North Korea bomb test criticised

Republican presidential candidate Sen. Marco Rubio speaks to guests during a rally on January 6, 2016 in Marshalltown, Iowa. During the event Rubio slammed North Korea after it was reported the country carried out a hydrogen bomb test on Tuesday. PHOTO | AFP

What you need to know:

  • North Korea said on Wednesday it had carried out a “successful” miniaturised hydrogen bomb test.
  • The announcement triggered swift international condemnation but also scepticism.
  • South Korean President Park Geun-Hye condemned the action, describing it as a “grave provocation” and called for a strong international response as the UN Security Council held an emergency meeting later Wednesday.

SEOUL

North Korea said on Wednesday it had carried out a “successful” miniaturised hydrogen bomb test — a shock announcement that, if confirmed, would massively raise the stakes in the hermit state’s bid to strengthen its nuclear arsenal.

The announcement triggered swift international condemnation but also scepticism, with experts suggesting the apparent yield was far too low for a thermonuclear device.

“The republic’s first hydrogen bomb test has been successfully performed at 10:00 am,” North Korean state television announced.

“We have now joined the rank of advanced nuclear states,” it said, adding that the test was of a miniaturised device.

THRILLING SOUND

The television showed North Korean leader Kim Jong-Un’s signed order — dated December 15 — to go ahead with the test, with a handwritten exhortation to begin 2016 with the “thrilling sound of the first hydrogen bomb explosion”.

South Korean President Park Geun-Hye condemned what she described as a “grave provocation” and called for a strong international response as the UN Security Council planned to hold an emergency meeting later Wednesday.

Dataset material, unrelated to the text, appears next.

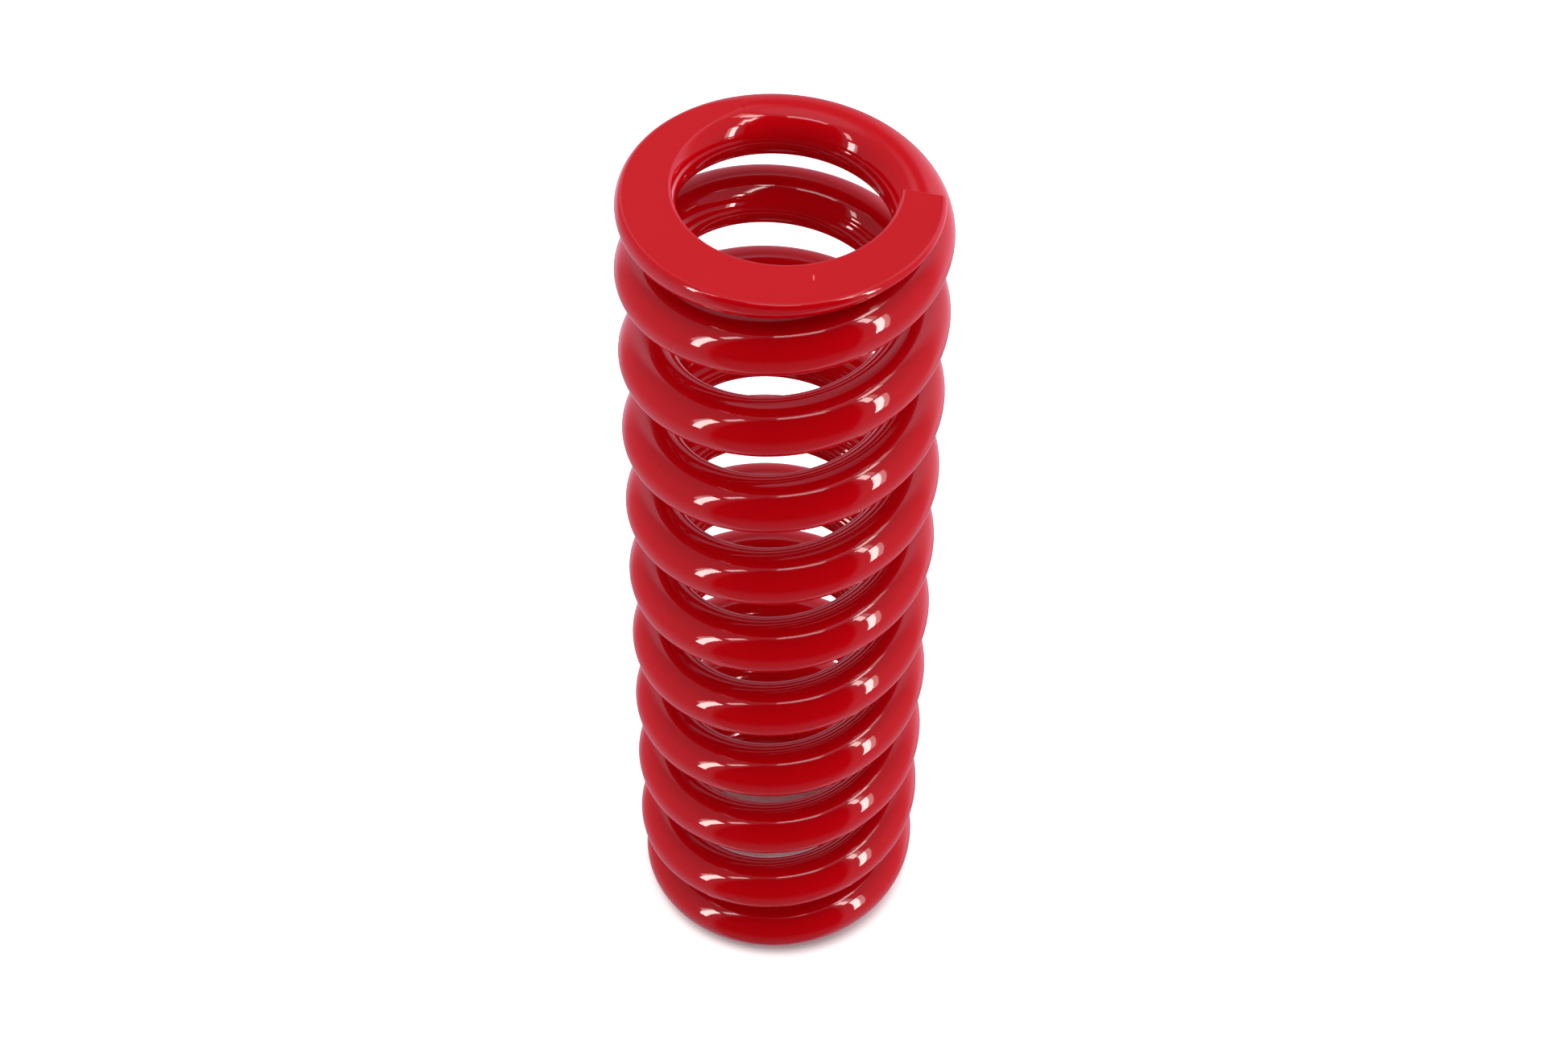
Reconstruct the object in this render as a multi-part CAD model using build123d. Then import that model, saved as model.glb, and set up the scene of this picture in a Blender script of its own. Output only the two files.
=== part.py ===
from build123d import *
import math
import os

# Compression coil spring for a coil-over shock absorber: one round bar, wound
# right-handed, with both ends closed and ground flat. Millimetres, +Z up. The
# origin is on the spring's axis, in the plane of the lower ground face.
#
# The bar is divided by upright planes through the axis into lengths that move
# as the spring closes: a lower end turn that stands still, half turns that
# follow in proportion, and an upper end turn that makes the whole stroke. The
# cuts are upright because the lengths slide past each other along Z.

# Bar and coil
WIRE_DIAMETER = 12.7
BORE_DIAMETER = 46.0  # inside the open turns
FREE_LENGTH = 232.0
TOTAL_TURNS = 10.924
UPPER_TIP_AZIMUTH = -0.7  # degrees about Z, from +X towards +Y

# Ends: turns that lie on their neighbour, then turns over which the pitch opens
LOWER_CLOSED_TURNS = 0.94
LOWER_OPENING_TURNS = 0.37
UPPER_CLOSED_TURNS = 0.60
UPPER_OPENING_TURNS = 0.96
CLOSED_GAP = 0.3  # air between a closed turn and its neighbour
LOWER_TIP_THICKNESS = 4.4  # what grinding leaves of the bar at its tip
UPPER_TIP_THICKNESS = 3.6
TIP_SKEW = 12.4  # degrees the bar's end cuts are off square; the inner corner leads
UNCUT_TURNS = 0.02  # bar wound past each end cut

# The end turns are wound a little tighter than the rest
LOWER_TIP_NIP = 1.25  # how much smaller the mean radius is at the tip
UPPER_TIP_NIP = 0.95
NIP_TURNS = 1.55  # the radius grows to its full size over these turns

# Division of the bar
GROUND_END_TURNS = 0.75  # the stretch at each tip that holds the ground face
LOWER_END_TURNS = 1.25  # how much of the bar stands still
MOVING_TURNS = 0.5  # one moving length
SHORTEST_UPPER_END = 1.0  # the upper end is at least this many turns
SECTIONS_PER_TURN = 16
DEGREES_PER_TURN = 360.0

WIRE_RADIUS = WIRE_DIAMETER / 2
MEAN_RADIUS = (BORE_DIAMETER + WIRE_DIAMETER) / 2
CLOSED_PITCH = WIRE_DIAMETER + CLOSED_GAP
LOWER_TIP_AZIMUTH = UPPER_TIP_AZIMUTH - TOTAL_TURNS * DEGREES_PER_TURN
UPPER_OPENING_START = TOTAL_TURNS - UPPER_CLOSED_TURNS - UPPER_OPENING_TURNS
LOWER_TIP_HEIGHT = LOWER_TIP_THICKNESS - WIRE_RADIUS
UPPER_TIP_HEIGHT = FREE_LENGTH - UPPER_TIP_THICKNESS + WIRE_RADIUS


def smooth(share):
    """A step from 0 to 1 with no corner at either end."""
    share = min(max(share, 0.0), 1.0)
    return share * share * (3 - 2 * share)


def run_in(turns, length):
    """Area under a smooth step of that length, up to that many turns."""
    if turns <= 0:
        return 0.0
    if turns >= length:
        return turns - length / 2
    share = turns / length
    return length * (share**3 - share**4 / 2)


def opened(turn):
    """How many turns of open pitch the bar has made when it reaches a turn."""
    gained = run_in(turn - LOWER_CLOSED_TURNS, LOWER_OPENING_TURNS)
    lost = run_in(turn - UPPER_OPENING_START, UPPER_OPENING_TURNS)
    return gained - lost


OPEN_TURNS = opened(TOTAL_TURNS)
RISE = UPPER_TIP_HEIGHT - LOWER_TIP_HEIGHT
OPEN_PITCH = CLOSED_PITCH + (RISE - CLOSED_PITCH * TOTAL_TURNS) / OPEN_TURNS


def height(turn):
    """Height of the bar's centre line."""
    return LOWER_TIP_HEIGHT + CLOSED_PITCH * turn + (OPEN_PITCH - CLOSED_PITCH) * opened(turn)


def radius(turn):
    """Distance of the bar's centre line from the axis."""
    lower = LOWER_TIP_NIP * (1 - smooth(turn / NIP_TURNS))
    upper = UPPER_TIP_NIP * (1 - smooth((TOTAL_TURNS - turn) / NIP_TURNS))
    return MEAN_RADIUS - lower - upper


def upright(turn):
    """The upright plane through the axis, centred on the bar and facing along it."""
    azimuth = math.radians(LOWER_TIP_AZIMUTH + turn * DEGREES_PER_TURN)
    outward = Vector(math.cos(azimuth), math.sin(azimuth), 0)
    forward = Vector(-math.sin(azimuth), math.cos(azimuth), 0)
    centre = outward * radius(turn) + Vector(0, 0, height(turn))
    return Plane(centre, x_dir=outward, z_dir=forward)


def section(turn):
    """The bar's round section."""
    return upright(turn) * Circle(WIRE_RADIUS)


def bar(start, end):
    """The bar from one turn to another, as wound, before grinding."""
    steps = math.ceil((end - start) * SECTIONS_PER_TURN)
    turns = [start + (end - start) * step / steps for step in range(steps + 1)]
    return loft([section(turn) for turn in turns])


def below_lower_cut():
    """What the lower tip's end cut takes away."""
    start = (Align.CENTER, Align.CENTER, Align.MAX)
    waste = Box(2 * WIRE_DIAMETER, 2 * WIRE_DIAMETER, WIRE_DIAMETER, align=start)
    return upright(0) * Rot(0, -TIP_SKEW, 0) * waste


def beyond_upper_cut():
    """What the upper tip's end cut takes away."""
    start = (Align.CENTER, Align.CENTER, Align.MIN)
    waste = Box(2 * WIRE_DIAMETER, 2 * WIRE_DIAMETER, WIRE_DIAMETER, align=start)
    return upright(TOTAL_TURNS) * Rot(0, TIP_SKEW, 0) * waste


def lower_end():
    """The still lengths: the tip the spring stands on, and the run-in above it."""
    wound = bar(-UNCUT_TURNS, GROUND_END_TURNS) - below_lower_cut()
    tip = split(wound, Plane.XY, keep=Keep.TOP)
    return {"lower_ground_end": tip, "lower_run_in": bar(GROUND_END_TURNS, LOWER_END_TURNS)}


def upper_end(start):
    """The lengths that make the whole stroke, up to the tip that carries the load."""
    ground_start = TOTAL_TURNS - GROUND_END_TURNS
    ground = Plane.XY.offset(FREE_LENGTH)
    wound = bar(ground_start, TOTAL_TURNS + UNCUT_TURNS) - beyond_upper_cut()
    tip = split(wound, ground, keep=Keep.BOTTOM)
    return {"upper_run_out": bar(start, ground_start), "upper_ground_end": tip}


def half_turns(count):
    """The lengths in between, numbered upwards."""
    starts = [LOWER_END_TURNS + number * MOVING_TURNS for number in range(count)]
    return {
        f"half_turn_{number + 1:02d}": bar(start, start + MOVING_TURNS)
        for number, start in enumerate(starts)
    }


def spring():
    """Every named length of the bar, from the lower tip to the upper."""
    moving = TOTAL_TURNS - LOWER_END_TURNS - SHORTEST_UPPER_END
    count = int(moving / MOVING_TURNS)
    upper_start = LOWER_END_TURNS + count * MOVING_TURNS
    return lower_end() | half_turns(count) | upper_end(upper_start)


def main():
    os.makedirs("parts", exist_ok=True)
    for name, shape in spring().items():
        shape.label = name
        export_step(shape, f"parts/{name}.step")


main()
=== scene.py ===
import logging
import math
from dataclasses import dataclass, field
from enum import Enum
from typing import ClassVar, Iterable

import bpy
import numpy as np
from mathutils import Matrix, Vector


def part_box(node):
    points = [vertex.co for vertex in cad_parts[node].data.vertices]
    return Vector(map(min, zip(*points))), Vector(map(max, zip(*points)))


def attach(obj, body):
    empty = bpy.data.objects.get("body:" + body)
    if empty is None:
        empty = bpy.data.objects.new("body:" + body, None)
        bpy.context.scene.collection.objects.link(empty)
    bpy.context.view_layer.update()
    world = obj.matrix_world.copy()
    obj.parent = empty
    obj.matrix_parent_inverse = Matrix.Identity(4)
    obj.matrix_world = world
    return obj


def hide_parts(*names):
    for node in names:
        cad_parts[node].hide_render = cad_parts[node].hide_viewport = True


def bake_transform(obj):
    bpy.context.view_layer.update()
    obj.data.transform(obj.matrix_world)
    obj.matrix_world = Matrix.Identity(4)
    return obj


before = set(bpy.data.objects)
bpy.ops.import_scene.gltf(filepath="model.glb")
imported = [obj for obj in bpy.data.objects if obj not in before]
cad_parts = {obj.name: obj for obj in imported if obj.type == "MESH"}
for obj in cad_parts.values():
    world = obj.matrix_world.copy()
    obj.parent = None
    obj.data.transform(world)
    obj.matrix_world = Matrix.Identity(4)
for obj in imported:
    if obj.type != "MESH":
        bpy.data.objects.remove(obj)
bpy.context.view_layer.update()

log = logging.getLogger("coil_spring")

TURN = 2 * math.pi
QUAD = 4
MOST_CORNER = 0.98  # share of an end cut's rounded corner that is drawn

# What an input of a node can be given.
Input = bpy.types.NodeSocket | float | tuple[float, ...]
LOWER_BODY = "lower_end"
GROUND_SHARE = "ground_share"


class Grinding(Enum):
    """Which side of a length of bar is ground flat."""

    NONE = 0
    UNDERNEATH = -1
    ON_TOP = 1


@dataclass(frozen=True)
class Coil:
    """The wound bar, as a formula for its centre line. Metres, turns and degrees.

    Turns are counted along the bar from the lower tip.

    Args:
        wire_diameter: Of the bar.
        bore_diameter: Inside the open turns.
        free_length: Height with no load.
        total_turns: From tip to tip.
        upper_tip_azimuth: Where the upper tip ends, about Z.
        lower_closed_turns: Turns at the foot that lie on each other.
        lower_opening_turns: Turns over which the pitch opens.
        upper_closed_turns: Turns at the top that lie on each other.
        upper_opening_turns: Turns over which the pitch closes.
        closed_gap: Clearance between closed turns.
        lower_tip_thickness: What the grinding leaves of the lower tip.
        upper_tip_thickness: What it leaves of the upper tip.
        lower_tip_nip: How far the lower tip is drawn in.
        upper_tip_nip: How far the upper tip is drawn in.
        nip_turns: Turns over which a tip is drawn in.
        tip_skew: How far the end cuts are off square.
    """

    wire_diameter: float = 0.0127
    bore_diameter: float = 0.046
    free_length: float = 0.232
    total_turns: float = 10.924
    upper_tip_azimuth: float = -0.7
    lower_closed_turns: float = 0.94
    lower_opening_turns: float = 0.37
    upper_closed_turns: float = 0.60
    upper_opening_turns: float = 0.96
    closed_gap: float = 0.0003
    lower_tip_thickness: float = 0.0044
    upper_tip_thickness: float = 0.0036
    lower_tip_nip: float = 0.00125
    upper_tip_nip: float = 0.00095
    nip_turns: float = 1.55
    tip_skew: float = 12.4

    @property
    def wire_radius(self) -> float:
        """Radius of the bar's round section."""
        return self.wire_diameter / 2

    @property
    def mean_radius(self) -> float:
        """Distance from the axis to the bar's centre in the open turns."""
        return (self.bore_diameter + self.wire_diameter) / 2

    @property
    def closed_pitch(self) -> float:
        """Rise of a turn that lies on its neighbour."""
        return self.wire_diameter + self.closed_gap

    @property
    def lower_tip_height(self) -> float:
        """Height of the centre line at the lower tip."""
        return self.lower_tip_thickness - self.wire_radius

    @property
    def open_pitch(self) -> float:
        """Rise of a working turn.

        Returns:
            What is left of the free length after the closed turns, for each open turn.
        """
        top = self.free_length - self.upper_tip_thickness + self.wire_radius
        rise = top - self.lower_tip_height
        open_turns = self.opened(np.array(self.total_turns))
        return self.closed_pitch + (rise - self.closed_pitch * self.total_turns) / float(open_turns)

    @staticmethod
    def smooth(share: np.ndarray) -> np.ndarray:
        """A step from 0 to 1 with no corner at either end.

        Args:
            share: How far through the step, below 0 before it and above 1 after it.

        Returns:
            The step's value.
        """
        share = np.clip(share, 0.0, 1.0)
        return share * share * (3 - 2 * share)

    @staticmethod
    def run_in(turns: np.ndarray, length: float) -> np.ndarray:
        """Area under a smooth step, from its start.

        Args:
            turns: How far from the step's start.
            length: The step's length in turns.

        Returns:
            The area, in turns.
        """
        share = np.clip(turns / length, 0.0, 1.0)
        return length * (share**3 - share**4 / 2) + np.maximum(turns - length, 0.0)

    def opened(self, turn: np.ndarray) -> np.ndarray:
        """Turns of open pitch that the bar has made when it reaches a turn.

        Args:
            turn: Turns from the lower tip.

        Returns:
            The open turns below it.
        """
        closing = self.total_turns - self.upper_closed_turns - self.upper_opening_turns
        gained = self.run_in(turn - self.lower_closed_turns, self.lower_opening_turns)
        return gained - self.run_in(turn - closing, self.upper_opening_turns)

    def height(self, turn: np.ndarray) -> np.ndarray:
        """Height of the centre line.

        Args:
            turn: Turns from the lower tip.

        Returns:
            Height over the floor in metres.
        """
        extra = (self.open_pitch - self.closed_pitch) * self.opened(turn)
        return self.lower_tip_height + self.closed_pitch * turn + extra

    def radius(self, turn: np.ndarray) -> np.ndarray:
        """Distance of the centre line from the axis.

        Args:
            turn: Turns from the lower tip.

        Returns:
            The distance in metres.
        """
        lower = self.lower_tip_nip * (1 - self.smooth(turn / self.nip_turns))
        upper = self.upper_tip_nip * (1 - self.smooth((self.total_turns - turn) / self.nip_turns))
        return self.mean_radius - lower - upper

    def azimuth(self, turn: np.ndarray) -> np.ndarray:
        """Where the centre line is, going round the axis.

        Args:
            turn: Turns from the lower tip.

        Returns:
            Angle about Z in radians, from +X towards +Y.
        """
        return math.radians(self.upper_tip_azimuth) + (turn - self.total_turns) * TURN

    def share(self, turn: np.ndarray) -> np.ndarray:
        """How much of the spring's shortening has built up below a turn.

        Args:
            turn: Turns from the lower tip.

        Returns:
            The share, from 0 to 1.
        """
        return self.opened(turn) / self.opened(np.array(self.total_turns))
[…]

The North’s main ally China voiced its strong opposition, while the White House said it was still studying the precise nature of the test and vowed to “respond appropriately”.

A hydrogen, or thermonuclear, bomb uses fusion in a chain reaction that results in a far more powerful explosion than the fission blast generated by uranium or plutonium alone.

DEVELOPED DEVICE

Last month Kim suggested Pyongyang had already developed such a device.

That claim was questioned by international experts at the time and there was continued scepticism over Wednesday’s test announcement, which took the international community by surprise.

“The seismic data that’s been received indicates that the explosion is probably significantly below what one would expect from an H-bomb test,” said Australian nuclear policy and arms control specialist Crispin Rovere.

The test, which came just two days before Kim Jong-Un’s birthday, was initially detected as a 5.1-magnitude tremor at the North’s main Punggye-ri nuclear test site in the northeast of the country.

The weapons yield was initially estimated at between six and nine kilotons — similar to the North’s last nuclear test in 2013. The first US hydrogen bomb test in 1952 had a yield of 10 megatons.

Bruce Bennett, a senior defence analyst with the Rand Corporation, said if it was an H-bomb that was tested, then the detonation clearly failed — at least the fusion stage.

“If it were a real H-bomb, the Richter scale reading should have been about a hundred times more powerful,” Bennett told AFP.